By William Wolf

OLD TIMES  Send This Review to a Friend

Someone once remarked that the only way a playwright can protect a work is never to die. Harold Pinter didn’t heed the advice, and were he still with us, I think he might have been exasperated seeing revival of his “Old Times” by the Roundabout Theatre Company under the hyped-up direction by Douglas Hodge.

One senses something amiss even before the curtain rises, as there is an oppressive music pounding away during the waiting time. When the curtain does rise, we see a huge background of swirling lines as if in a modern painting, perhaps meant to indicate swirling emotions to come. The look is a long way from the converted farmhouse Pinter gave as his setting.
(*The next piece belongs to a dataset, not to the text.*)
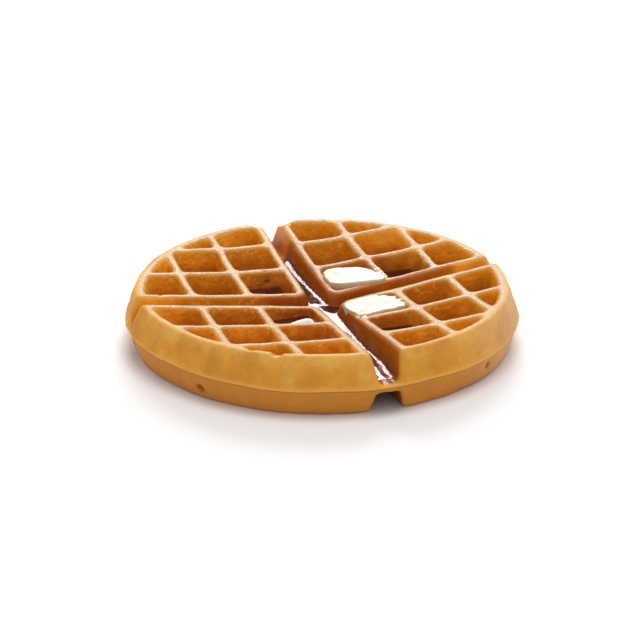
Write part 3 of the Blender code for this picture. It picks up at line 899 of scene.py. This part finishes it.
class WAFFLE_OT_syrup(bpy.types.Operator):
    """Pours the syrup: a stream along the channels and a pool in four of the pockets"""

    bl_idname = "waffle.syrup"
    bl_label = "Syrup"

    def execute(self, context):
        sizes = context.scene.waffle_sizes
        tree = syrup_tree(shared_field(), table_syrup(context.scene.waffle_colours))
        margin = Vector((SYRUP_ROOM, SYRUP_ROOM, 0))
        for node in [*POOLS, "syrup_channels"]:
            low, high = (Vector(corner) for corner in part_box(node))
            pool = node in POOLS
            surface = high.z if pool else sizes.web_top - sizes.web_sag + sizes.middle_syrup
            low, high = low - margin, high + margin
            low.z, high.z = sizes.web_top + SYRUP_LOW, sizes.web_top + SYRUP_HIGH
            flow = NO_STREAM if pool else sizes.syrup_depth
            made = from_tree(context, node.replace("syrup", "poured"), tree, low=low, high=high,
                             surface=surface, flow=flow, stream=float(not pool), voxel=SYRUP_CELL)
            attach(made, "root")
            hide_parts(node)
        return {"FINISHED"}


class WAFFLE_OT_butter(bpy.types.Operator):
    """Lays two soft pats of butter over their pockets"""

    bl_idname = "waffle.butter"
    bl_label = "Butter"

    def execute(self, context):
        finish = soft_butter(context.scene.waffle_colours)
        for node, (proud, outline) in PATS.items():
            pat = soft_pat(context, node.replace("butter", "soft_pat"), proud * MM, outline)
            pat.data.materials.append(finish)
            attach(pat, "root")
            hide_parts(node)
        return {"FINISHED"}


def soft_pat(context, name, proud, outline):
    """A slab from an outline, softened all over, and let down with the ribs that it lies on."""
    sizes = context.scene.waffle_sizes
    foot, top = sizes.height - sizes.butter_depth, sizes.height + proud
    bm = bmesh.new()
    face = bm.faces.new([bm.verts.new((x * MM, y * MM, foot)) for x, y in outline])
    raised = bmesh.ops.extrude_face_region(bm, geom=[face])["geom"]
    for part in raised:
        if isinstance(part, bmesh.types.BMVert):
            part.co.z = top
    bmesh.ops.recalc_face_normals(bm, faces=bm.faces[:])
    mesh = bpy.data.meshes.new(name)
    bm.to_mesh(mesh)
    bm.free()
    slab = bpy.data.objects.new(name, mesh)
    context.scene.collection.objects.link(slab)
    cells = slab.modifiers.new("cells", "REMESH")
    cells.mode = "VOXEL"
    cells.voxel_size = PAT_CELL
    soft = slab.modifiers.new("soft", "SMOOTH")
    soft.iterations = PAT_SMOOTHING
    mesh = evaluated_mesh(context, slab)
    slab.modifiers.clear()
    slab.data = mesh
    for v in mesh.vertices:
        wave = sum(noise.noise(v.co * scale) * height * MM for scale, height in PAT_WAVES)
        v.co += Vector(v.normal) * wave
    for v in mesh.vertices:
        v.co.z = let_down_point(sizes, v.co)
    mesh.shade_smooth()
    return slab


class WAFFLE_OT_melt(bpy.types.Operator):
    """Runs a thin skin of melted butter over the ribs beside the pats"""

    bl_idname = "waffle.melt"
    bl_label = "Melted butter"

    def execute(self, context):
        tree = melt_tree(shared_field(), melted_butter(context.scene.waffle_colours))
        height = context.scene.waffle_sizes.height
        low, high = (Vector((x * MM, y * MM, height + z * MM)) for x, y, z in MELT_ROOM)
        made = from_tree(context, "melted_butter", tree, low=low, high=high, voxel=MELT_CELL)
        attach(made, "root")
        return {"FINISHED"}


class WAFFLE_OT_stage(bpy.types.Operator):
    """Sets up the pale floor, the soft lights and the camera"""

    bl_idname = "waffle.stage"
    bl_label = "Stage"

    def execute(self, context):
        bm = bmesh.new()
        bmesh.ops.create_circle(bm, cap_ends=True, segments=64, radius=FLOOR_RADIUS)
        mesh = bpy.data.meshes.new("floor")
        bm.to_mesh(mesh)
        bm.free()
        mesh.materials.append(plain_floor(context.scene.waffle_colours))
        floor = bpy.data.objects.new("floor", mesh)
        floor.location.z = -FLOOR_DROP
        context.scene.collection.objects.link(floor)

        for name, place, width, power in SOFT_BOXES:
            lamp = bpy.data.lights.new(name, "AREA")
            lamp.shape = "DISK"
            lamp.size = width
            lamp.energy = power
            box = bpy.data.objects.new(name, lamp)
            box.location = place
            box.rotation_euler = (-Vector(place)).to_track_quat("-Z", "Y").to_euler()
            context.scene.collection.objects.link(box)

        world = bpy.data.worlds.new("studio")
        world.use_nodes = True
        sky = world.node_tree.nodes["Background"]
        sky.inputs["Color"].default_value = linear("#FFFFFF")
        sky.inputs["Strength"].default_value = SKY_STRENGTH
        context.scene.world = world
        context.scene.view_settings.view_transform = "Standard"

        lens = bpy.data.cameras.new("camera")
        lens.lens = CAMERA_LENS
        camera = bpy.data.objects.new("camera", lens)
        camera.location = Matrix.Rotation(CAMERA_TURN, 3, "Z") @ Vector(CAMERA_PLACE)
        camera.rotation_euler = (CAMERA_TILT, 0, CAMERA_TURN)
        context.scene.collection.objects.link(camera)
        context.scene.camera = camera
        return {"FINISHED"}


class WAFFLE_PT_panel(bpy.types.Panel):
    """Lists the pieces, the sizes and the colours"""

    bl_label = "Waffle"
    bl_idname = "WAFFLE_PT_panel"
    bl_space_type = "VIEW_3D"
    bl_region_type = "UI"
    bl_category = "Waffle"

    def draw(self, context):
        for operator in OPERATORS:
            self.layout.operator(operator.bl_idname)
        for group in (context.scene.waffle_sizes, context.scene.waffle_colours):
            column = self.layout.column(align=True)
            for key in type(group).__annotations__:
                column.prop(group, key)


OPERATORS = [WAFFLE_OT_crust, WAFFLE_OT_syrup, WAFFLE_OT_butter, WAFFLE_OT_melt, WAFFLE_OT_stage]
CLASSES = [WaffleSizes, WaffleColours, *OPERATORS, WAFFLE_PT_panel]


def register():
    for each in CLASSES:
        bpy.utils.register_class(each)
    bpy.types.Scene.waffle_sizes = PointerProperty(type=WaffleSizes)
    bpy.types.Scene.waffle_colours = PointerProperty(type=WaffleColours)


def unregister():
    del bpy.types.Scene.waffle_colours
    del bpy.types.Scene.waffle_sizes
    for each in reversed(CLASSES):
        bpy.utils.unregister_class(each)


def main():
    register()
    bpy.ops.waffle.crust()
    bpy.ops.waffle.syrup()
    bpy.ops.waffle.butter()
    bpy.ops.waffle.melt()
    bpy.ops.waffle.stage()


if __name__ == "__main__":
    main()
We also get flashes of lights ad sound effects to match. And in the background is a strange construction that we later learn contains a bath. The overall impression is the opposite of Pinter’s sparseness.

We immediately see the married couple, Dooley and Kate, and although she is not yet due to appear in the text, Anna positions herself, back to the audience, in front of that encased bath. (In Pinter’s stage direction, she is supposed to be standing by a window.)
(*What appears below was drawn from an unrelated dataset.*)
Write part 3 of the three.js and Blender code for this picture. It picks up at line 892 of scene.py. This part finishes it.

Anna, who is visiting the couple, is ridiculously dressed in a stylish outfit of the sort one might wear to a chic London or New York party, not for a day in the country. Also, contrary to the taut intimacy inherent in the play, the actors are often spread far apart on the wide stage, working against the interplay that is the basis of Pinter’s enigmatic exploration of relationships. So much for the misbegotten staging.

This brings us to the acting, and that enhances the revival. It is a pleasure to see Clive Owen, whom I have admired repeatedly in films, in his Broadway debut. As Deely, Owen has a strong stage presence and expertly handles Pinter’s dialogue, whether muted or impassioned.
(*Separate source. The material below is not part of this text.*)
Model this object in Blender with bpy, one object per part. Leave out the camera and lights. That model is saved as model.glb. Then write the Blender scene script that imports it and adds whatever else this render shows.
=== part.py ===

Kelly Reilly, also in a Broadway debut, is commandingly attractive as Kate, and she injects intelligence into her line readings, as well as uses her movements to grab our attention and establish her character. Eve Best as Anna is excessively flamboyant. However, she and Reilly get their looks at each other right, as well the glances that also involve Owen as Deely, meaningful stares that dovetail with the classic Pinter pauses.

I would like to see this cast in a lower-key staging in more compressed space. That would make it much easier to contemplate what the play is about and the questions raised. Did Deeley and Anna know each other in the past more than indicated in the tension between them? Did Anna and Kate, who once roomed together, have a sexual relationship or at least a sexual attraction, indicated by their getting very close and affectionate at one moment in the play? Jealousy abounds among all three in the tension springing from Pinter’s set-up.

There are raw emotions implicit in the text as the characters refer to the past with explosive possibilities in the present. Why bury them in production flashiness when they are so much more powerful speaking through Pinter’s unembellished voice? At the American Airlines Theatre, 227 West 42nd Street. Phone: 212-719-1300. Reviewed October 9, 2015.